Tuesday, February 3, 2015

The Illusion of Control

I've spent the past two days, and more time into the night than I should, poring over a fascinating book about a family's struggle with anorexia nervosa. The author's daughter suffered from this terrifying illness that caused her to imagine herself fat, and prevented her from eating, even though she was wasting away.

The book, called Brave Girl Eating, is interesting in part, because the family found little success and much blame and shame from 'traditional' therapies for anorexia. Their experience led them to try family-based therapy (FBT), otherwise known as the Maudsley Approach. Rather than viewing the parents as being part of the problem of the patient's illness, FBT recruits them as a vital part of the solution.

There are about 1,000 angles from which I could write about this book, but the one preying on me most at the moment is author Harriet Brown's honest account of the shame, guilt and fear of judgment she felt surrounding her daughter's illness.

Historically, eating disorder specialists have laid the blame for the disease at the parents' door (specifically, the mother.) Brown owns her family isn't perfect, but they had been pretty highly functioning before anorexia began exacting it's destructive toll. More than once, she notes that by the time a family ends up in a therapist's office, they have become dysfunctional--fear, anxiety, alienation are often the by-products of anorexia, not necessarily the antecedent.

Her observations remind me how often we are inclined to blame the victim.
Surely, he/she/they have done something.... something must be wrong over there. Why else would this have happened?

It isn't just mental illness that gets this harsh treatment. I remember when I read that Dana Reeve, actor Christopher's widow, had died of lung cancer. "Oh, she must have been a smoker," I thought. The subtext being, 'she brought it on herself.'

In fact, no. Dana Reeve was not a smoker. She contracted lung cancer anyway. And even if she had been a smoker, should that short-circuit my compassion? I'm ashamed to admit how callous I found my heart to be.

Why did I think this way? Because somewhere deep within me, I like to think if I live right, and raise my children right, it couldn't happen to me. It couldn't happen to us. If I eat my vegetables and do my workouts and refrain from too much drink or Krispy Kremes, that I will somehow escape hardship, disease and suffering. If I encase my children in bubble wrap, no harm will befall them.

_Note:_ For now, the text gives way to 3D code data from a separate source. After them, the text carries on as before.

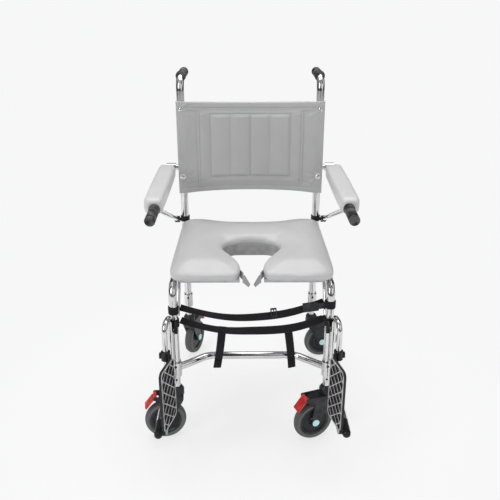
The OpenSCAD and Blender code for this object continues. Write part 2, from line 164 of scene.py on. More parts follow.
def plastic(name, c, rough=(0.35, 0.55), grain=900, gs=0.25, edge_wear_and_highlight=0.5, light=None, spec=0.4):
    m, t, b, o = new_mat(name)
    big = noise(t, o, 9, 5)
    g = noise(t, o, grain, 3)
    base = mixc(t, big, tuple(x * 0.8 for x in c), tuple(min(1, x * 1.2) for x in c))
    # lighter tint at sharp edges, masked by pointiness and noise: partly edge wear, partly painted highlight
    light = light or tuple(min(1, x * 2.0 + 0.05) for x in c)
    w = mathn(t, "MULTIPLY", pointy(t), mathn(t, "MULTIPLY", rangef(t, noise(t, o, 45, 6), 0, 1, 0.4, 0.65), edge_wear_and_highlight))
    t.links.new(mixc(t, w, base, light), b.inputs["Base Color"])
    t.links.new(rangef(t, noise(t, o, 35, 5), *rough), b.inputs["Roughness"])
    b.inputs["Specular IOR Level"].default_value = spec
    bump(t, b, [(g, gs, 0.0004), (noise(t, o, 40, 2), 0.05, 0.001)])
    return m


def skin(name, dark, lightc, rough, grain, gs, crease=0.25):
    """Coated or skinned soft surface with a pebble grain."""
    m, t, b, o = new_mat(name)
    cloud = noise(t, o, 5, 4)
    cells = voronoi(t, o, grain, "SMOOTH_F1")
    pores = voronoi(t, o, grain * 2.3, "F1")
    base = mixc(t, cloud, dark, lightc)
    base = mixc(t, mathn(t, "MULTIPLY", rangef(t, cells, 0, 1, 0.1, 0.75), 0.12), base, tuple(x * 0.75 for x in dark))
    base = mixc(t, mathn(t, "MULTIPLY", rangef(t, noise(t, o, 22, 7, 0.65), 0, 1, 0.52, 0.72), 0.10), base, tuple(x * 0.7 for x in dark))
    t.links.new(base, b.inputs["Base Color"])
    t.links.new(rangef(t, noise(t, o, 30, 5), *rough), b.inputs["Roughness"])
    b.inputs["Sheen Weight"].default_value = 0.08
    bump(t, b, [(noise(t, o, 26, 4), crease, 0.0012), (cells, gs, 0.0007), (pores, gs * 0.5, 0.0003)])
    return m


def webbing_mat():
    m, t, b, o = new_mat("woven_webbing")
    uv = t.nodes.new("ShaderNodeUVMap").outputs["UV"]
    s = xyz(t, uv)
    warp = mathn(t, "SINE", mathn(t, "MULTIPLY", s[1], 2 * math.pi * 15))
    weft = mathn(t, "SINE", mathn(t, "ADD", mathn(t, "MULTIPLY", s[0], 2 * math.pi * 700), mathn(t, "MULTIPLY", mathn(t, "SIGN", warp), 1.57)))
    w = mathn(t, "ADD", mathn(t, "MULTIPLY", mathn(t, "MULTIPLY", warp, weft), 0.35), mathn(t, "MULTIPLY", mathn(t, "ABSOLUTE", warp), 0.65))
    fuzz = noise(t, o, 1500, 2)
    edge = rangef(t, mathn(t, "ABSOLUTE", mathn(t, "SUBTRACT", s[1], 0.5)), 0, 1, 0.40, 0.44)
    col = mixc(t, rangef(t, w, 0, 1, -0.3, 0.9), (0.004, 0.004, 0.005), (0.018, 0.018, 0.021))
    col = mixc(t, mathn(t, "MULTIPLY", edge, 0.5), col, (0.03, 0.03, 0.034))
    col = mixc(t, mathn(t, "MULTIPLY", rangef(t, noise(t, o, 18, 6), 0, 1, 0.5, 0.7), 0.2), col, (0.035, 0.035, 0.037))
    t.links.new(col, b.inputs["Base Color"])
    b.inputs["Roughness"].default_value = 0.72
    b.inputs["Sheen Weight"].default_value = 0.04
    b.inputs["Specular IOR Level"].default_value = 0.15
    bump(t, b, [(w, 0.6, 0.0006), (fuzz, 0.2, 0.0003)])
    return m


def thread_mat(c):
    m, t, b, o = new_mat("sewing_thread")
    s = xyz(t, o)
    tw = mathn(t, "SINE", mathn(t, "MULTIPLY", mathn(t, "ADD", s[0], s[2]), 5200))
    t.links.new(mixc(t, rangef(t, tw, 0, 1, -1, 1), tuple(x * 0.7 for x in c), c), b.inputs["Base Color"])
    b.inputs["Roughness"].default_value = 0.6
    bump(t, b, [(tw, 0.4, 0.0002)])
    return m


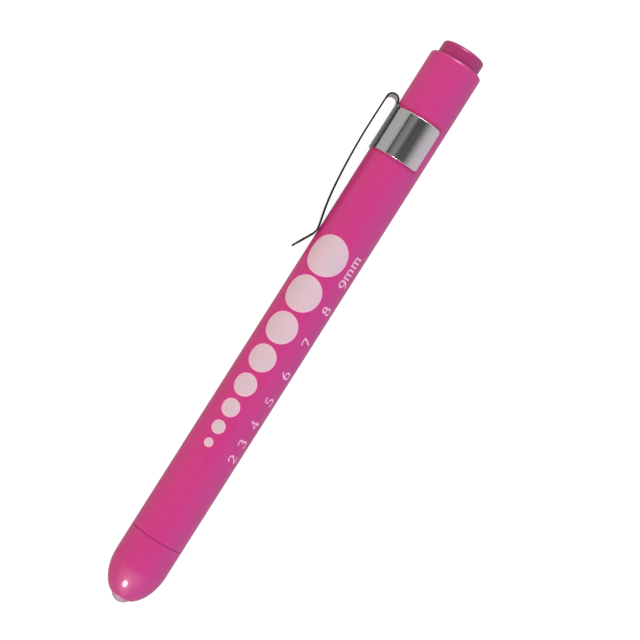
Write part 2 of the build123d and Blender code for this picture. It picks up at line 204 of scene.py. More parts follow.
# ---------------------------------------------------------------- material tools
class Finish:
    """One procedural material: a Principled surface, whose patterns are laid out in millimetres."""

    def __init__(self, name, **sockets):
        self.material = bpy.data.materials.new(name)
        self.material.use_nodes = True
        tree = self.material.node_tree
        self.nodes, self.links = tree.nodes, tree.links
        self.shader = next(n for n in self.nodes if n.type == "BSDF_PRINCIPLED")
        for socket, value in sockets.items():
            self.shader.inputs[socket.replace("_", " ")].default_value = value
        place = self.nodes.new("ShaderNodeTexCoord").outputs["Object"]
        self.place = self.scaled(place, (1 / mm,) * 3)

    def new(self, kind, **inputs):
        """A node with its inputs given by name, as values or as sockets to link."""
        node = self.nodes.new(kind)
        for name, value in inputs.items():
            self.feed(node.inputs[name.replace("_", " ")], value)
        return node

    def feed(self, socket, value):
        if isinstance(value, bpy.types.NodeSocket):
            self.links.new(value, socket)
        else:
            socket.default_value = value

    def scaled(self, vector, scale):
        return self.new("ShaderNodeMapping", Vector=vector, Scale=scale).outputs["Vector"]

    def noise(self, size, detail=2.0, stretch=(1, 1, 1), distortion=0.0):
        """Cloudy noise whose blotches are about size millimetres across, longer along stretched axes."""
        place = self.scaled(self.place, [1 / (size * s) for s in stretch])
        node = self.new("ShaderNodeTexNoise", Vector=place, Scale=1.0, Detail=detail,
                        Distortion=distortion)
        return node.outputs["Fac"]

    def cells(self, size):
        """Distance to the nearest of scattered points about size millimetres apart."""
        place = self.scaled(self.place, (1 / size,) * 3)
        return self.new("ShaderNodeTexVoronoi", Vector=place, Scale=1.0).outputs["Distance"]

    def spread(self, value, low, high, to_low, to_high):
        """The value's stretch from low to high, laid onto to_low to to_high and held at its ends."""
        node = self.new("ShaderNodeMapRange", Value=value)
        for index, number in enumerate((low, high, to_low, to_high), start=1):
            node.inputs[index].default_value = number
        return node.outputs["Result"]

    def maths(self, operation, a, b=0.0):
        node = self.nodes.new("ShaderNodeMath")
        node.operation = operation
        self.feed(node.inputs[0], a)
        self.feed(node.inputs[1], b)
        return node.outputs[0]

    def mix(self, factor, a, b):
        """Colour a where the factor is 0 and colour b where it is 1."""
        node = self.nodes.new("ShaderNodeMix")
        node.data_type = "RGBA"
        self.feed(node.inputs[0], factor)
        self.feed(node.inputs[6], a)
        self.feed(node.inputs[7], b)
        return node.outputs[2]

    def colour(self, value):
        self.feed(self.shader.inputs["Base Color"], value)

    def roughness(self, value):
        self.feed(self.shader.inputs["Roughness"], value)

    def bump(self, *layers):
        """Bumps one on another, each given as (height, depth in millimetres)."""
        below = None
        for height, depth in layers:
            node = self.new("ShaderNodeBump", Height=height, Distance=depth * mm)
            if below:
                self.links.new(below, node.inputs["Normal"])
            below = node.outputs["Normal"]
        self.links.new(below, self.shader.inputs["Normal"])

    def exposed_edge(self, low, high):
        """1 on outward edges and 0 elsewhere."""
        pointed = self.nodes.new("ShaderNodeNewGeometry").outputs["Pointiness"]
        return self.spread(pointed, low, high, 0.0, 1.0)


def shade(colour, factor):
    """The colour made lighter or darker."""
    return tuple(min(1.0, c * factor) for c in colour[:3]) + (1.0,)


# ---------------------------------------------------------------- materials
pink = (0.63, 0.045, 0.275, 1)
pink_warm = (0.65, 0.049, 0.265, 1)
pink_cool = (0.61, 0.043, 0.285, 1)
# Painted shade: a darker pink laid beside the clip's band stands in for the band's contact shadow.
painted_band_shade = (0.46, 0.018, 0.13, 1)
band_shade_reach = 1.1
band_shade_strength = 0.75
band_shade_fade_angle = 0.15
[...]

A friend of mine lost a child in what some might call a 'preventable household accident.' After seeing a tasteless Superbowl ad about such events, she clicked over to a home child-proofing website. Turns out, the recommended measure had been taken in my friend's home, but her child died anyway.

She told me, "losing my daughter actually made me less of a control freak because I finally realized how many things are truly beyond my control."

And that's it, really. Control. Author Anna Quindlen writes,
"The illusion of control is the besetting addiction, and delusion, of the modern age. We now have so much information, so many safeguards, so much statistical data about everything from car crashes to investment formulas that we've convinced ourselves we can control our environment.... And then the randomness of events intercedes, and the illusion of control crumbles."
Do we improve our 'odds' by living wisely? Certainly. Even if we don't, the quality of life in the present is usually greater for regularly choosing eggs over doughnut, moving over sitting. But we still get sick and suffer. In fact, we'll almost certainly suffer. Suffering is part of life this side of heaven. We can't shoot the wounded.

To be well is not something to be smug about. I see this attitude in myself, and I see it around me. Good health is a mysterious cocktail of effort, blessing and mercy. How much of each go into the shaker is highly individual.